The EV is a rolling computer, and China’s software depth is now a global export. Infotainment, voice assistants, ADAS, and payment integration for charging are differentiators that build loyalty after the sale. Companies like Tencent bring mature cloud and app ecosystems that make ownership seamless. Battery innovators like CATL and pack integrators enable safer, faster-charging chemistries that hold up in hot climates common in Latin America. The synergy between hardware and software lifts resale values and lowers total cost of ownership—an underappreciated edge as used EV markets emerge.
Tariff regimes can change, exchange rates can swing, and politics can intrude. Yet the largest Chinese players are already hedging with European factories, planned plants in Brazil and Mexico, and long-term offtake contracts for lithium and other inputs. Financing capacity from Chinese banks cushions distributor networks in new markets. And the technology gap is widening, not narrowing, as continuous OTA updates and rapid model refresh cycles keep vehicles sticky with consumers.
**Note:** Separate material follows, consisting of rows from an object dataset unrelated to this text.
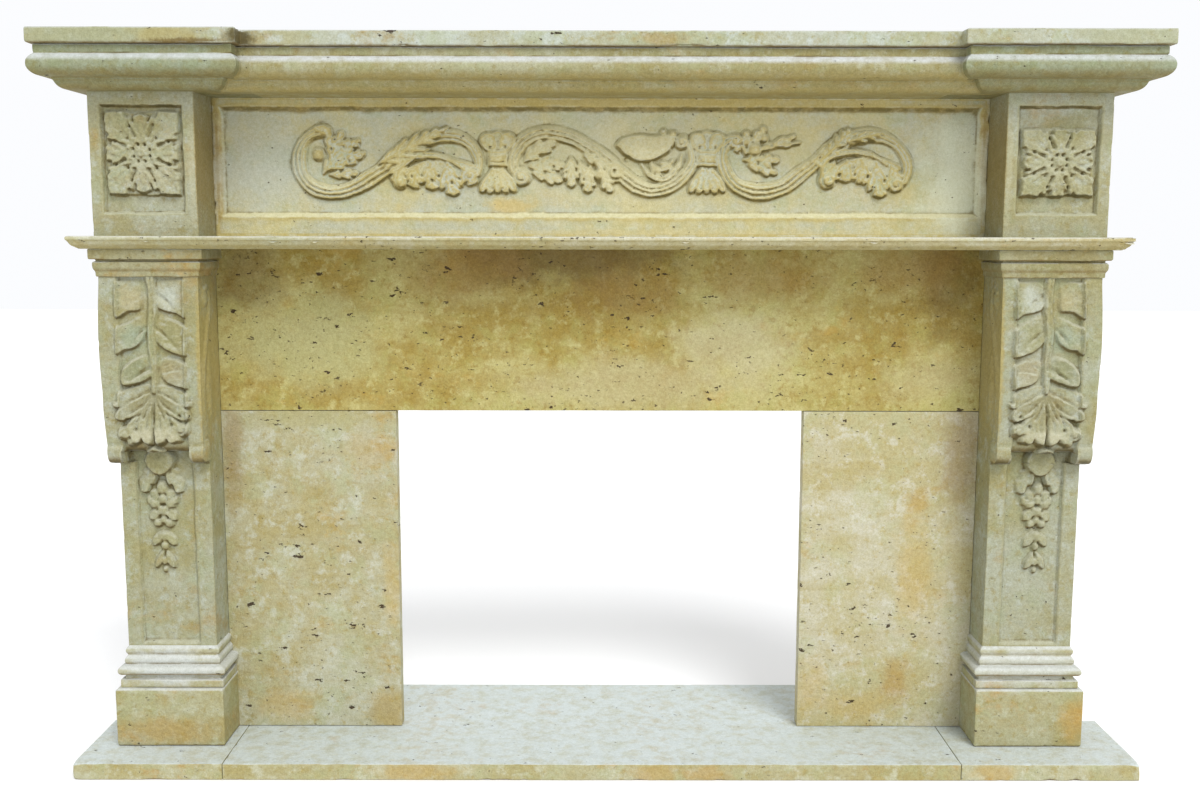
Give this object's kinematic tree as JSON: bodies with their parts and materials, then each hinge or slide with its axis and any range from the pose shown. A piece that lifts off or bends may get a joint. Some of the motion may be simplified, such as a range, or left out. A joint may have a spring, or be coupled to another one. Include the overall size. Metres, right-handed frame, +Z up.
{
  "type": "fireplace mantel",
  "caption": "Carved travertine fireplace mantel: stepped shelf and cornice, scroll frieze with rosette blocks, console legs on plinths, slips round the firebox opening, and a hearth slab.",
  "frame": {"origin": "on the floor under the hearth, on the centre line of the mantel, in the plane of the wall behind it", "axes": "+X to the viewer's right along the shelf, -Y out of the wall towards the room, +Z up"},
  "size_m": [1.909, 0.404, 1.298],
  "materials": {
    "carved_stone": "carved travertine, honed, warm cream with worn highlights",
    "moulded_stone": "honed travertine mouldings, pale on their upper faces",
    "slip_stone": "honed travertine slab with open pits and ochre stains",
    "hearth_stone": "honed pale travertine slab",
    "plinth_stone": "honed travertine, ochre stained near the floor",
    "shelf_stone": "honed travertine slab, stained along its lower edge"
  },
  "bodies": {
    "root": {"hearth_left": "hearth_stone", "hearth_middle": "hearth_stone", "hearth_right": "hearth_stone", "plinth_left": "plinth_stone", "plinth_right": "plinth_stone", "leg_left": "carved_stone", "leg_right": "carved_stone", "capital_left": "moulded_stone", "capital_right": "moulded_stone", "slip_left": "slip_stone", "slip_right": "slip_stone", "slip_header": "slip_stone", "architrave": "moulded_stone", "frieze_block_left": "carved_stone", "frieze_block_right": "carved_stone", "frieze_panel": "carved_stone", "cornice_left": "moulded_stone", "cornice_middle": "moulded_stone", "cornice_right": "moulded_stone", "shelf": "shelf_stone"}
  },
  "joints": []
}
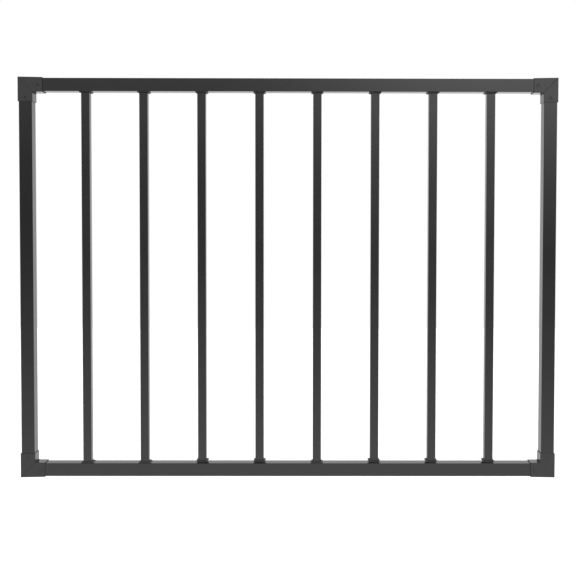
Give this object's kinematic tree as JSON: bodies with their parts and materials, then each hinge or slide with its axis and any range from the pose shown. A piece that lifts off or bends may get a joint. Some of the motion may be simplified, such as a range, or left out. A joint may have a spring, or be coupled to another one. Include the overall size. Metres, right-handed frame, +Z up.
{
  "type": "deck gate",
  "caption": "Gate leaf of square tubes joined by elbow sleeve brackets, filled with upright square balusters set in collared holes.",
  "frame": {"origin": "outer flat face of the lower hinge-side bracket, in the middle of its upright leg and of the gate's depth", "axes": "+X along the gate from the hinge side to the latch side, +Y from the front face to the back, +Z up"},
  "size_m": [1.027, 0.028, 0.7659],
  "materials": {
    "powder_coat": "satin black powder coat on aluminium tube",
    "bracket_coat": "satin black powder coat on cast brackets",
    "collar_plastic": "moulded black plastic"
  },
  "bodies": {
    "root": {"hinge_stile": "powder_coat", "latch_stile": "powder_coat", "bottom_rail": "powder_coat", "top_rail": "powder_coat", "lower_hinge_bracket": "bracket_coat", "upper_hinge_bracket": "bracket_coat", "lower_latch_bracket": "bracket_coat", "upper_latch_bracket": "bracket_coat", "baluster_1": "powder_coat", "baluster_2": "powder_coat", "baluster_3": "powder_coat", "baluster_4": "powder_coat", "baluster_5": "powder_coat", "baluster_6": "powder_coat", "baluster_7": "powder_coat", "baluster_8": "powder_coat", "lower_collar_1": "collar_plastic", "lower_collar_2": "collar_plastic", "lower_collar_3": "collar_plastic", "lower_collar_4": "collar_plastic", "lower_collar_5": "collar_plastic", "lower_collar_6": "collar_plastic", "lower_collar_7": "collar_plastic", "lower_collar_8": "collar_plastic", "upper_collar_1": "collar_plastic", "upper_collar_2": "collar_plastic", "upper_collar_3": "collar_plastic", "upper_collar_4": "collar_plastic", "upper_collar_5": "collar_plastic", "upper_collar_6": "collar_plastic", "upper_collar_7": "collar_plastic", "upper_collar_8": "collar_plastic"}
  },
  "joints": []
}
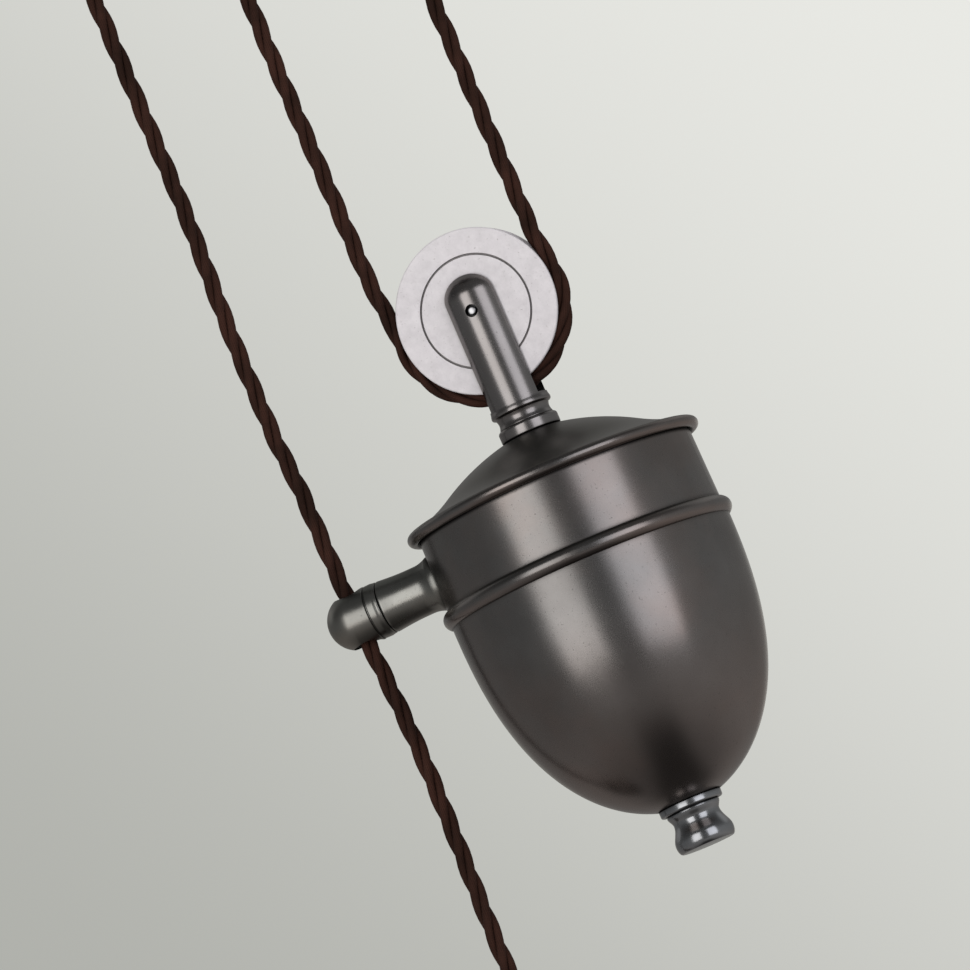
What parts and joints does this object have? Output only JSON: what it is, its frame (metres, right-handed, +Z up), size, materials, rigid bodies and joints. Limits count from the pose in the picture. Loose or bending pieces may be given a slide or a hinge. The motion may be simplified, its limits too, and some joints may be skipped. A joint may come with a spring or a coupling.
{
  "type": "rise-and-fall pendant light",
  "caption": "Rise-and-fall pendant: ceiling rose, grooved wheels in slotted yokes, acorn counterweight with a guide arm, twisted flex and a bare lampholder.",
  "frame": {"origin": "on the ceiling, at the centre of the rose's strap", "axes": "+Z up; X in the plane of the cord runs, with the counterweight's guide arm towards -X; the wheels turn about Y"},
  "size_m": [0.1773, 0.17, 0.6188],
  "materials": {
    "aged_bronze": "satin",
    "wheel_white": "satin",
    "plain_brass": "satin",
    "zinc_steel": "satin",
    "ballast_iron": "matte",
    "brown_flex": "matte",
    "white_ceramic": "gloss",
    "liner_black": "satin"
  },
  "bodies": {
    "ceiling": {"rose_cup": "aged_bronze", "ceiling_strap": "zinc_steel", "cover_screws": "aged_bronze", "terminal_block": "white_ceramic", "terminal_screws": "plain_brass", "earth_screw": "plain_brass", "rose_grip": "aged_bronze", "rose_grip_nut": "plain_brass", "rose_grip_screw": "plain_brass", "ceiling_yoke": "aged_bronze", "ceiling_stud": "zinc_steel", "ceiling_washer": "zinc_steel", "ceiling_nut": "zinc_steel", "ceiling_axle": "zinc_steel", "cord_rose_tail": "brown_flex", "cord_fixed_run": "brown_flex", "cord_middle_run": "brown_flex", "cord_ceiling_bend": "brown_flex", "cord_lamp_run": "brown_flex"},
    "upper_wheel": {"ceiling_wheel": "wheel_white", "ceiling_bush": "plain_brass"},
    "weight": {"weight_yoke": "aged_bronze", "weight_axle": "zinc_steel", "weight_lid": "aged_bronze", "weight_band": "aged_bronze", "weight_bowl": "aged_bronze", "tie_rod": "zinc_steel", "lid_washer": "zinc_steel", "lid_nut": "zinc_steel", "ballast_lower": "ballast_iron", "ballast_middle": "ballast_iron", "ballast_upper": "ballast_iron", "ballast_washer": "zinc_steel", "ballast_nut": "zinc_steel", "bottom_finial": "aged_bronze", "guide_arm": "aged_bronze", "guide_eye": "aged_bronze", "eye_liner": "liner_black", "guide_washer": "zinc_steel", "guide_nut": "zinc_steel", "cord_weight_bend": "brown_flex"},
    "lower_wheel": {"weight_wheel": "wheel_white", "weight_bush": "plain_brass"},
    "lamp": {"lamp_grip": "aged_bronze", "lamp_grip_nut": "plain_brass", "lamp_grip_screw": "plain_brass", "lamp_cap": "aged_bronze", "lamp_skirt": "aged_bronze", "shade_ring": "aged_bronze", "lamp_insert": "white_ceramic", "socket_shell": "plain_brass", "centre_contact": "plain_brass", "lamp_terminals": "plain_brass", "cord_lamp_tail": "brown_flex"}
  },
  "joints": [
    {"name": "weight_slide", "type": "slide", "parent": "ceiling", "child": "weight", "axis": [0, 0, 1], "range_m": [-0.045, 0.11], "deforming": ["cord_fixed_run", "cord_middle_run"]},
    {"name": "lamp_slide", "type": "slide", "parent": "ceiling", "child": "lamp", "axis": [0, 0, 1], "range_m": [-0.22, 0.09], "deforming": ["cord_lamp_run"]},
    {"name": "lower_wheel_spin", "type": "hinge", "parent": "weight", "child": "lower_wheel", "pos_m": [0.03067, 0, -0.3098], "axis": [0, 1, 0], "continuous": true},
    {"name": "upper_wheel_spin", "type": "hinge", "parent": "ceiling", "child": "upper_wheel", "pos_m": [-0.03208, 0, -0.0898], "axis": [0, 1, 0], "continuous": true}
  ],
  "couplings": [
    {"joint": "lamp_slide", "follows": "weight_slide", "ratio": -2},
    {"joint": "lower_wheel_spin", "follows": "weight_slide", "rad_per_m": 29.851},
    {"joint": "upper_wheel_spin", "follows": "weight_slide", "rad_per_m": -68.376}
  ]
}
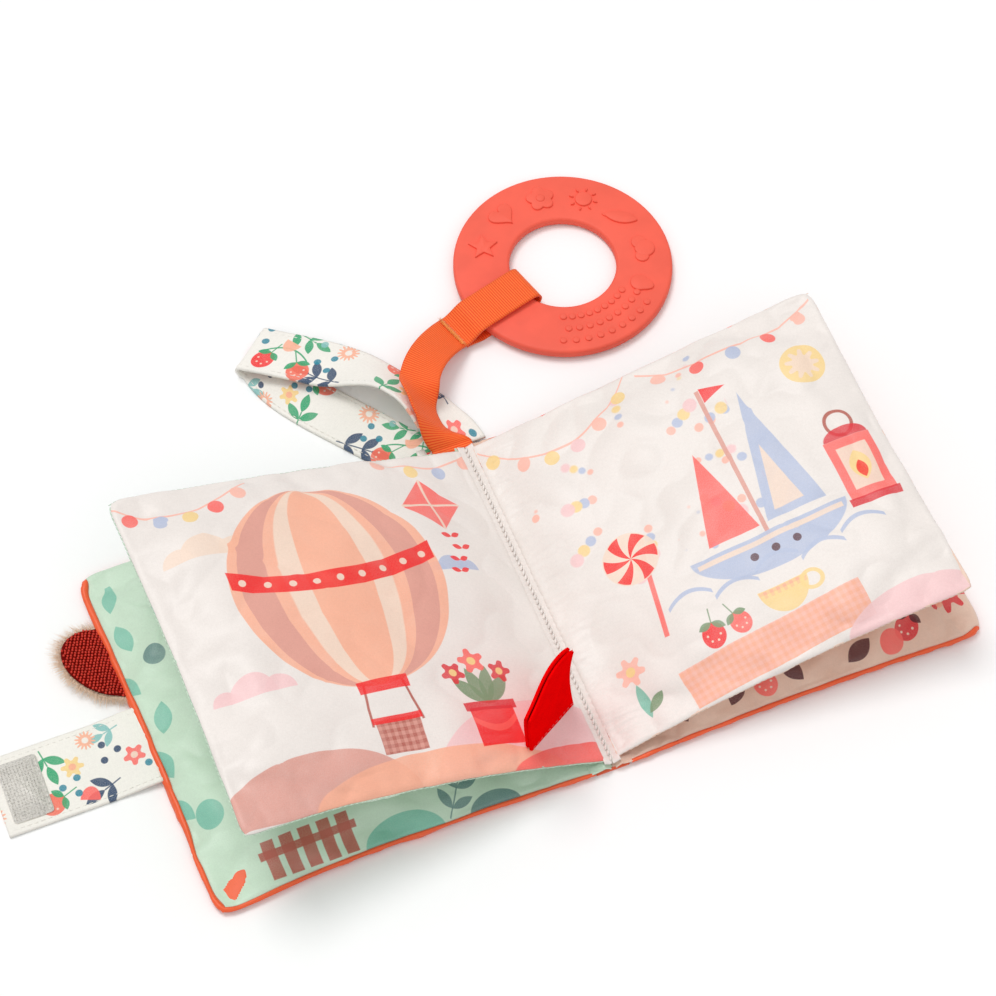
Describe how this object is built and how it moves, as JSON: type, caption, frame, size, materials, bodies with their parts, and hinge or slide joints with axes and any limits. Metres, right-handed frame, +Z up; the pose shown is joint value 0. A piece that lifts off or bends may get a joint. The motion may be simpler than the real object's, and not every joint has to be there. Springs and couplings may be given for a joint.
{
  "type": "crinkle cloth book",
  "caption": "Padded cloth book lying open at its middle spread, with crinkle film inside its panels, a lift flap, a carry loop, a closure strap and a teether ring on a ribbon.",
  "frame": {"origin": "centre of the flat underside of the spine strip, on the surface that the book lies on", "axes": "+X across the open spread towards the right leaf, +Y along the spine towards its head where the loop and ribbon are sewn, +Z up"},
  "size_m": [0.3376, 0.241, 0.0491],
  "materials": {
    "orange_satin": "orange polyester satin",
    "mint_satin": "printed mint polyester satin",
    "peach_satin": "printed peach polyester satin",
    "white_satin": "printed white polyester satin",
    "wadding": "polyester wadding",
    "crinkle_film": "thin crackling plastic film",
    "silver_thread": "silver-white sewing thread",
    "printed_cotton": "cream cotton with a floral print",
    "hook_tape": "clear nylon hook tape",
    "loop_tape": "white loop pile tape",
    "coral_rubber": "matt coral rubber",
    "grosgrain": "orange grosgrain ribbon",
    "tack_thread": "orange bar tack",
    "red_felt": "red felt",
    "rust_terry": "rust terry cloth",
    "peach_fur": "short peach plush fur"
  },
  "bodies": {
    "spine": {"spine_strip": "orange_satin", "spine_seam_bundle": "white_satin", "spine_seam_thread": "silver_thread"},
    "left_leaf": {"left_leaf_back_page": "mint_satin", "left_leaf_wadding": "wadding", "left_leaf_crinkle_film": "crinkle_film", "left_leaf_face_page": "white_satin"},
    "front_cover": {"front_cover_outer_cloth": "orange_satin", "front_cover_wadding": "wadding", "front_cover_crinkle_film": "crinkle_film", "front_cover_inner_page": "mint_satin"},
    "right_leaf": {"right_leaf_back_page": "peach_satin", "right_leaf_wadding": "wadding", "right_leaf_crinkle_film": "crinkle_film", "right_leaf_face_page": "white_satin"},
    "back_cover": {"back_cover_outer_cloth": "orange_satin", "back_cover_wadding": "wadding", "back_cover_crinkle_film": "crinkle_film", "back_cover_inner_page": "peach_satin", "loop_patch": "loop_tape"},
    "closure_strap": {"closure_strap": "printed_cotton", "hook_patch": "hook_tape"},
    "ear_tab": {"ear_tab_terry": "rust_terry", "ear_tab_fur": "peach_fur"},
    "lift_flap": {"flap_front_felt": "red_felt", "flap_back_felt": "red_felt"},
    "carry_loop": {"carry_loop": "printed_cotton"},
    "teether_ribbon": {"teether_ribbon": "grosgrain", "ribbon_bar_tack": "tack_thread"},
    "teether_ring": {"teether_ring": "coral_rubber"}
  },
  "joints": [
    {"name": "left_half_turn", "type": "hinge", "parent": "spine", "child": "left_leaf", "pos_m": [-0.0015, 0, 0.0045], "axis": [0, -1, 0], "range_deg": [-115, 0]},
    {"name": "front_cover_open", "type": "hinge", "parent": "left_leaf", "child": "front_cover", "pos_m": [-0.00615, 0, 0], "axis": [0, 1, 0], "range_deg": [-150, 0]},
    {"name": "right_half_turn", "type": "hinge", "parent": "spine", "child": "right_leaf", "pos_m": [0.0015, 0, 0.0045], "axis": [0, -1, 0], "range_deg": [0, 75]},
    {"name": "back_cover_open", "type": "hinge", "parent": "right_leaf", "child": "back_cover", "pos_m": [0.00615, 0, 0], "axis": [0, 1, 0], "range_deg": [0, 150]},
    {"name": "closure_strap_fold", "type": "hinge", "parent": "front_cover", "child": "closure_strap", "pos_m": [-0.14054, -0.002, 0.0023], "axis": [0, 1, 0], "range_deg": [0, 85]},
    {"name": "ear_tab_flex", "type": "hinge", "parent": "front_cover", "child": "ear_tab", "pos_m": [-0.14113, 0.0325, 0.0039], "axis": [0, 1, 0], "range_deg": [0, 70]},
    {"name": "lift_flap_fold", "type": "hinge", "parent": "left_leaf", "child": "lift_flap", "pos_m": [-0.016, -0.051, 0.01377], "axis": [-0.7531, -0.5472, 0.3653], "range_deg": [-30, 75], "deforming": ["flap_front_felt", "flap_back_felt"]},
    {"name": "carry_loop_hang", "type": "hinge", "parent": "spine", "child": "carry_loop", "pos_m": [-0.001, 0.0703, 0.0003], "axis": [1, 0, 0], "range_deg": [-85, 0]},
    {"name": "teether_ribbon_lift", "type": "hinge", "parent": "spine", "child": "teether_ribbon", "pos_m": [-0.004, 0.0703, 0.0039], "axis": [1, 0, 0], "range_deg": [0, 80]},
    {"name": "teether_ring_slide_round", "type": "hinge", "parent": "teether_ribbon", "child": "teether_ring", "pos_m": [0.064, 0.13, 0.0027], "axis": [0.0164, 0.0046, 0.9999], "continuous": true}
  ]
}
Uruguay’s experience suggests that when policy opens a door, Chinese automakers have the speed and depth to walk through it and build a lasting presence.
Uruguay confirms that the next leg of EV growth will come from emerging markets that move quickly once price and policy align. China’s automakers and enablers are positioned to capture disproportionate share because they control batteries, software, logistics, and increasingly, local production. Watch unit economics, not rhetoric. BYD’s global footprint, CATL’s profits and scale, and the software engines of Tencent-like ecosystems form a playbook that can be replicated from Montevideo to Bogotá. For portfolios, the opportunity is not only in the OEMs but in the battery, software, and finance names that turn EV demand into earnings across borders.